* _Data_
--*--

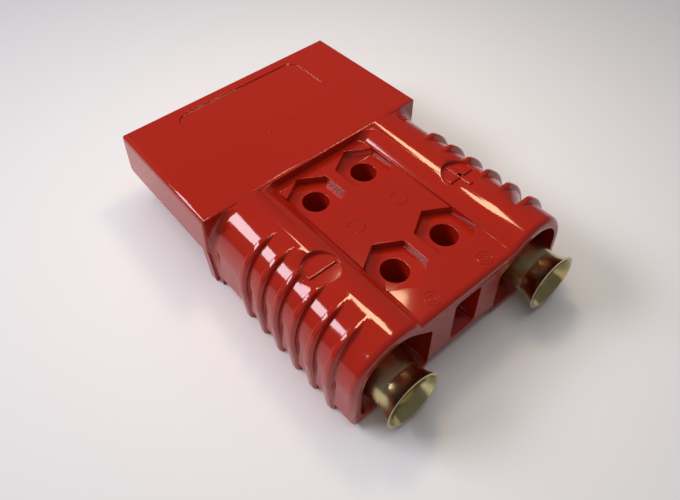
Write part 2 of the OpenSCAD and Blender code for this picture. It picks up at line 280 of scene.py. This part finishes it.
def ring(name, centre, radius, width, height):
    """Low raised ring, as an ejector pin or a gate leaves on a moulding. Half of it is sunk."""
    work = bmesh.new()
    steps, rounds = 48, 8
    rows = []
    for i in range(steps):
        a = 2 * math.pi * i / steps
        row = []
        for j in range(rounds):
            b = 2 * math.pi * j / rounds
            r = radius + width / 2 * math.cos(b)
            out = (centre[0] + r * math.cos(a), centre[1] + r * math.sin(a), centre[2] + height * math.sin(b))
            row.append(work.verts.new(out))
        rows.append(row)
    for i in range(steps):
        here, ahead = rows[i], rows[(i + 1) % steps]
        for j in range(rounds):
            k = (j + 1) % rounds
            work.faces.new((here[j], ahead[j], ahead[k], here[k]))
    smooth(moulded_piece(name, work).data)


def ejector_rings():
    """Marks of the ejector pins on the web between the barrels."""
    rear_y = FRONT_Y - 84.5 * MM
    middle_y = FRONT_Y - 60.4 * MM
    for side, name in ((-1, "left"), (1, "right")):
        rear = (side * 8 * MM, rear_y, WEB_Z)
        middle = (side * 6.6 * MM, middle_y, WEB_Z)
        ring("ejector_ring_" + name, rear, radius=1.7 * MM, width=0.25 * MM, height=0.06 * MM)
        ring("ejector_core_" + name, rear, radius=0.8 * MM, width=0.2 * MM, height=0.05 * MM)
        ring("middle_ring_" + name, middle, radius=1.9 * MM, width=0.2 * MM, height=0.04 * MM)


def hood_gate_marks():
    """Two small raised rings on the hood, behind the label panel."""
    sunk_z = TOP_Z - 0.02 * MM
    left = (-3.6 * MM, FRONT_Y - 24.1 * MM, sunk_z)
    right = (3.9 * MM, FRONT_Y - 24.0 * MM, sunk_z)
    for name, centre in (("left", left), ("right", right)):
        ring("gate_mark_" + name, centre, radius=0.5 * MM, width=0.35 * MM, height=0.07 * MM)


def floor():
    """Sheet of paper that the part lies on."""
    mesh = bpy.data.meshes.new("floor")
    half = 2.0
    corners = [(-half, -half, 0), (half, -half, 0), (half, half, 0), (-half, half, 0)]
    mesh.from_pydata(corners, [], [(0, 1, 2, 3)])
    mesh.materials.append(floor_paper())
    plane = bpy.data.objects.new("floor", mesh)
    bpy.context.scene.collection.objects.link(plane)


def softbox(name, azimuth, elevation, distance, size, power, colour):
    """Area light aimed at the part. The azimuth runs from +Y towards +X, and sizes are in metres."""
    a, e = math.radians(azimuth), math.radians(elevation)
    way = Vector((math.sin(a) * math.cos(e), math.cos(a) * math.cos(e), math.sin(e)))
    light = bpy.data.lights.new(name, "AREA")
    light.shape = "RECTANGLE"
    light.size, light.size_y = size
    light.energy = power
    light.color = srgb(colour)[:3]
    lamp = bpy.data.objects.new(name, light)
    lamp.location = way * distance
    lamp.rotation_euler = way.to_track_quat("Z", "Y").to_euler()
    bpy.context.scene.collection.objects.link(lamp)
    return lamp


def studio():
    """A dim pale room, a small warm lamp, a cool window and a wide overhead that gives no reflection."""
    world = bpy.data.worlds.new("studio")
    world.use_nodes = True
    room = world.node_tree.nodes["Background"]
    room.inputs["Color"].default_value = srgb("#E8E8E8")
    room.inputs["Strength"].default_value = 0.18
    bpy.context.scene.world = world
    softbox("ceiling_lamp", azimuth=54, elevation=71, distance=0.178, size=(0.032, 0.036),
            power=0.055, colour="#FFDDB1")
    softbox("window", azimuth=-46, elevation=40, distance=0.6, size=(0.34, 0.17),
            power=2.0, colour="#F8F6FF")
    overhead = softbox("overhead", azimuth=10, elevation=82, distance=0.9, size=(0.9, 0.9),
                       power=3.4, colour="#FFFFFF")
    overhead.visible_glossy = False


def camera():
    """Looks down on the part from behind its left barrel."""
    lens = bpy.data.cameras.new("camera")
    lens.lens = 35.09
    lens.sensor_width = 36.0
    lens.shift_x = 0.0810
    lens.shift_y = -0.1457
    eye = bpy.data.objects.new("camera", lens)
    eye.location = Vector((-75.55, -84.80, 134.32)) * MM
    eye.rotation_euler = [math.radians(v) for v in (47.450, 2.801, -37.831)]
    bpy.context.scene.collection.objects.link(eye)
    bpy.context.scene.camera = eye


housing_moulding()
hood_gate_marks()
polarity_sign("minus_sign", -BARREL_X, [0.0])
polarity_sign("plus_sign", BARREL_X, [0.0, math.pi / 2])
ejector_rings()
for pole in ("positive", "negative"):
    dress("contact_" + pole, PLATED)
    dress("spring_" + pole, STAINLESS)
floor()
studio()
camera()
bpy.context.scene.view_settings.view_transform = "Standard"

--*--

* _Task directions_
Quote the listing word for word from its first line through the line in which "height=0.07 * MM)" appears.

* _Solved exercise_
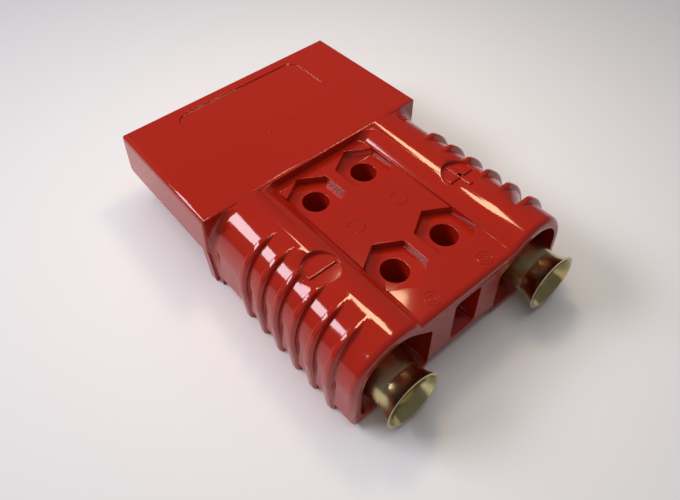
Write part 2 of the OpenSCAD and Blender code for this picture. It picks up at line 280 of scene.py. This part finishes it.
def ring(name, centre, radius, width, height):
    """Low raised ring, as an ejector pin or a gate leaves on a moulding. Half of it is sunk."""
    work = bmesh.new()
    steps, rounds = 48, 8
    rows = []
    for i in range(steps):
        a = 2 * math.pi * i / steps
        row = []
        for j in range(rounds):
            b = 2 * math.pi * j / rounds
            r = radius + width / 2 * math.cos(b)
            out = (centre[0] + r * math.cos(a), centre[1] + r * math.sin(a), centre[2] + height * math.sin(b))
            row.append(work.verts.new(out))
        rows.append(row)
    for i in range(steps):
        here, ahead = rows[i], rows[(i + 1) % steps]
        for j in range(rounds):
            k = (j + 1) % rounds
            work.faces.new((here[j], ahead[j], ahead[k], here[k]))
    smooth(moulded_piece(name, work).data)


def ejector_rings():
    """Marks of the ejector pins on the web between the barrels."""
    rear_y = FRONT_Y - 84.5 * MM
    middle_y = FRONT_Y - 60.4 * MM
    for side, name in ((-1, "left"), (1, "right")):
        rear = (side * 8 * MM, rear_y, WEB_Z)
        middle = (side * 6.6 * MM, middle_y, WEB_Z)
        ring("ejector_ring_" + name, rear, radius=1.7 * MM, width=0.25 * MM, height=0.06 * MM)
        ring("ejector_core_" + name, rear, radius=0.8 * MM, width=0.2 * MM, height=0.05 * MM)
        ring("middle_ring_" + name, middle, radius=1.9 * MM, width=0.2 * MM, height=0.04 * MM)


def hood_gate_marks():
    """Two small raised rings on the hood, behind the label panel."""
    sunk_z = TOP_Z - 0.02 * MM
    left = (-3.6 * MM, FRONT_Y - 24.1 * MM, sunk_z)
    right = (3.9 * MM, FRONT_Y - 24.0 * MM, sunk_z)
    for name, centre in (("left", left), ("right", right)):
        ring("gate_mark_" + name, centre, radius=0.5 * MM, width=0.35 * MM, height=0.07 * MM)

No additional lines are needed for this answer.